Que estas fiestas marquen el comienzo y el final del año religioso significa que el Judaísmo es un compromiso con la libertad humana.
Una última reflexión: este compromiso no debe ceder a la tentación del triunfalismo desaforado. No porque nuestros enemigos hayan sido derrotados debemos bajar la guardia, porque el peor riesgo no es que se levanten otra vez y nos puedan derrotar, sino que nos convirtamos en eso mismo que habíamos combatido.
En Pésaj esto se señala de un modo impresionante en un Midrash: cuando el pueblo de Israel cruzó el Mar Rojo y los soldados egipcios se ahogaron, los ángeles del cielo estallaron en júbilo y alabanzas a D-os. Pero entonces D-os los reprendió y les dijo: “¿Por qué os regocijáis? ¿No veis que mis hijos están muriendo?”
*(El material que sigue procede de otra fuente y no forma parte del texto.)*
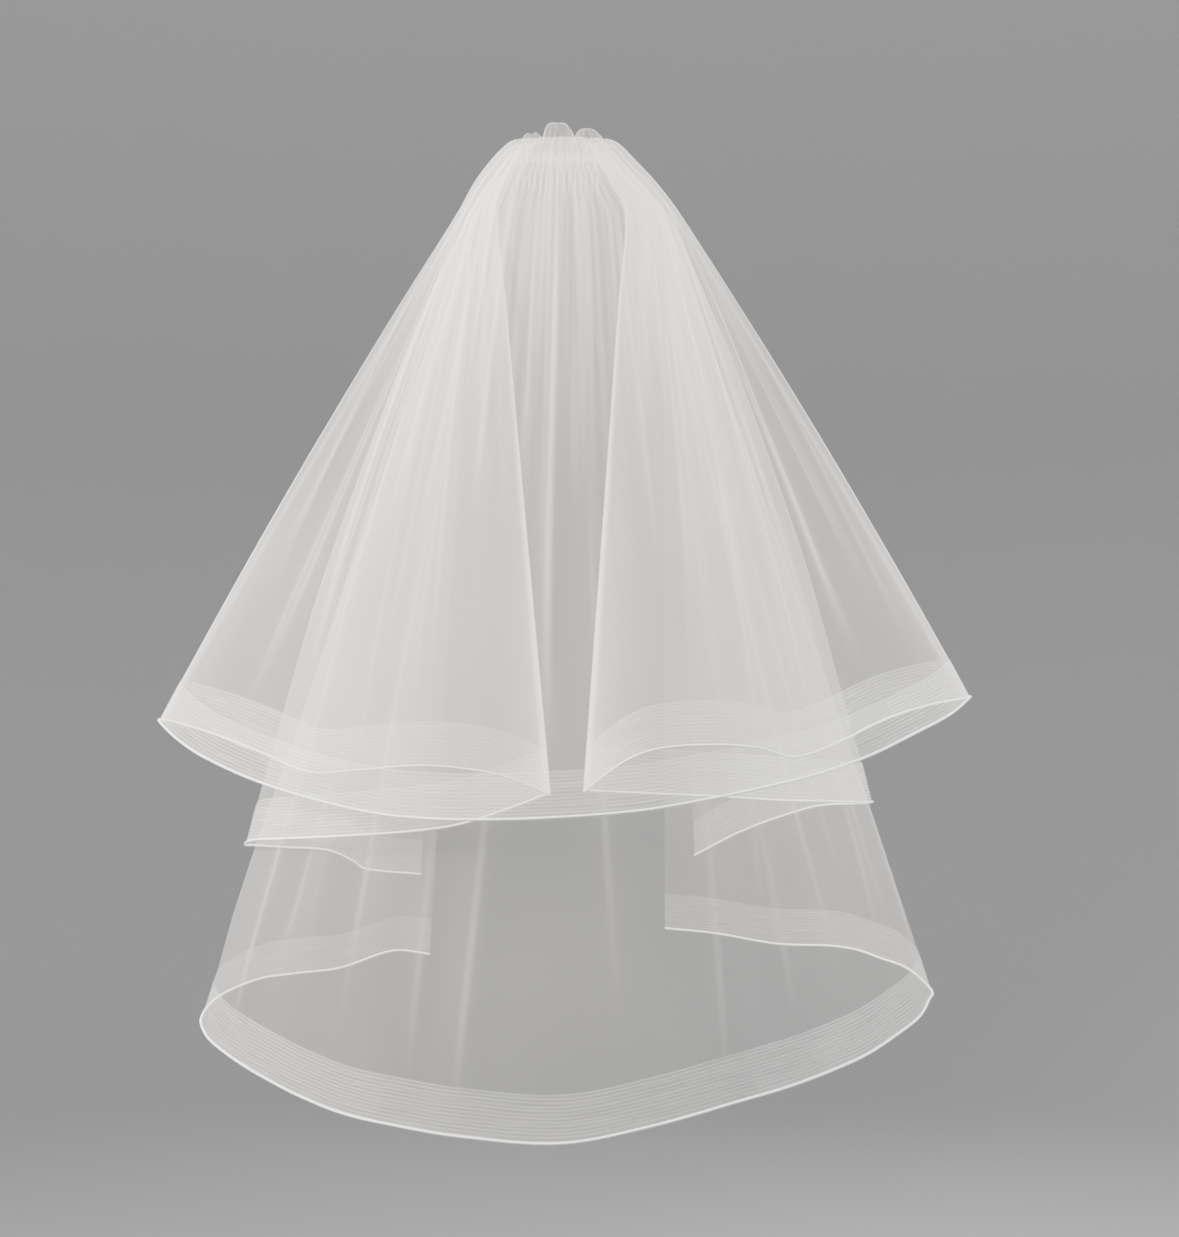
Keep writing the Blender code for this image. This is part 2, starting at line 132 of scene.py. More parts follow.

También los egipcios son hijos de D-os. También nuestro enemigo conserva un reducto de dignidad humana que debe ser respetada.
Por ello, la tradición en el Séder (cena) de Pésaj es que cuando se mencionan las diez plagas que azotaron a Egipto, quitamos una gota de nuestra copa de vino. Significa que nuestro gozo no puede ser completo (el vino es el símbolo del regocijo) porque aunque fuimos liberados, mucha gente sufrió en ese proceso. Se podría decir que sufrieron porque se pusieron en el bando equivocado, pero no importa. Sufrieron. Fueron seres humanos sufriendo.
En Purim esta misma idea se expresa de otro modo: los llamados Mishloaj Manot y Matanot L’evionim. Los primeros son dulces que se regalan entre judíos, los segundos son ayudas para la gente necesitada. Dice la tradición judía que nuestra felicidad no puede estar completa si no se comparte con los demás.
Por eso, por decirlo de algún modo, nuestra copa no está completa nunca. En Pésaj, porque debemos recordar a la gente que sufre; en Purim, porque debemos compartir lo que tenemos.
Es parte de la lucha por la libertad. No es sólo una militancia política o ideológica. Es una profunda convicción de que el único sentido que puede tener una lucha libertaria es la gente. Toda la gente, no nada más nosotros, no nada más los que piensan como yo, no nada más los de mi propia religión.
Así empieza y termina el año religioso judío. Así debería ser la humanidad.